Below is a block of records; repeat each one exactly.

(Entries with parts and joints)
•••••
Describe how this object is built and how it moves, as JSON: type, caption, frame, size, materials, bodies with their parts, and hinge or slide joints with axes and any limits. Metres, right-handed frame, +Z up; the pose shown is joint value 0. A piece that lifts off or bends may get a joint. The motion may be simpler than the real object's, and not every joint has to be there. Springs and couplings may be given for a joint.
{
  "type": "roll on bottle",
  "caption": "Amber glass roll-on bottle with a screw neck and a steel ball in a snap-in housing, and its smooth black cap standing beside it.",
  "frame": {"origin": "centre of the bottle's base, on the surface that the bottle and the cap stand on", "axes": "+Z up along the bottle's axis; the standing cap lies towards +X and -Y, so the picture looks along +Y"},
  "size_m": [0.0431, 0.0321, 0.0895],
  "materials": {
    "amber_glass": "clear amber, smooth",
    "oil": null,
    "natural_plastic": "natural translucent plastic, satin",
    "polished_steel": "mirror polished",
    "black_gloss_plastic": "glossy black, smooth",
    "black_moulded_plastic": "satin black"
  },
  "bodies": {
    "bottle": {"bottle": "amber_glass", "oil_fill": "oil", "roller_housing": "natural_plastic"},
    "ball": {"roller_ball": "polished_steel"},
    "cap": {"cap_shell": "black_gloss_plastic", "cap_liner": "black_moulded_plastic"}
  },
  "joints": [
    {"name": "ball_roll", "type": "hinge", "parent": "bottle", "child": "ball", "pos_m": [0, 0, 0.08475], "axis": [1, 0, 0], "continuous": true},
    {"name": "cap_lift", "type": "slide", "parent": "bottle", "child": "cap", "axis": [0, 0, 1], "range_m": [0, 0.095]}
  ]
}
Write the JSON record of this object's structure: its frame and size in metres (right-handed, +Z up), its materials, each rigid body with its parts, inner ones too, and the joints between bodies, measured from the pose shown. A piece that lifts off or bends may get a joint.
•••••
__ANSWER TO THE PROBLEM__.
Describe how this object is built and how it moves, as JSON: type, caption, frame, size, materials, bodies with their parts, and hinge or slide joints with axes and any limits. Metres, right-handed frame, +Z up; the pose shown is joint value 0. A piece that lifts off or bends may get a joint. The motion may be simpler than the real object's, and not every joint has to be there. Springs and couplings may be given for a joint.
{
  "type": "roll on bottle",
  "caption": "Amber glass roll-on bottle with a screw neck and a steel ball in a snap-in housing, and its smooth black cap standing beside it.",
  "frame": {"origin": "centre of the bottle's base, on the surface that the bottle and the cap stand on", "axes": "+Z up along the bottle's axis; the standing cap lies towards +X and -Y, so the picture looks along +Y"},
  "size_m": [0.0431, 0.0321, 0.0895],
  "materials": {
    "amber_glass": "clear amber, smooth",
    "oil": null,
    "natural_plastic": "natural translucent plastic, satin",
    "polished_steel": "mirror polished",
    "black_gloss_plastic": "glossy black, smooth",
    "black_moulded_plastic": "satin black"
  },
  "bodies": {
    "bottle": {"bottle": "amber_glass", "oil_fill": "oil", "roller_housing": "natural_plastic"},
    "ball": {"roller_ball": "polished_steel"},
    "cap": {"cap_shell": "black_gloss_plastic", "cap_liner": "black_moulded_plastic"}
  },
  "joints": [
    {"name": "ball_roll", "type": "hinge", "parent": "bottle", "child": "ball", "pos_m": [0, 0, 0.08475], "axis": [1, 0, 0], "continuous": true},
    {"name": "cap_lift", "type": "slide", "parent": "bottle", "child": "cap", "axis": [0, 0, 1], "range_m": [0, 0.095]}
  ]
}
Write the JSON record of this object's structure: its frame and size in metres (right-handed, +Z up), its materials, each rigid body with its parts, inner ones too, and the joints between bodies, measured from the pose shown. A piece that lifts off or bends may get a joint.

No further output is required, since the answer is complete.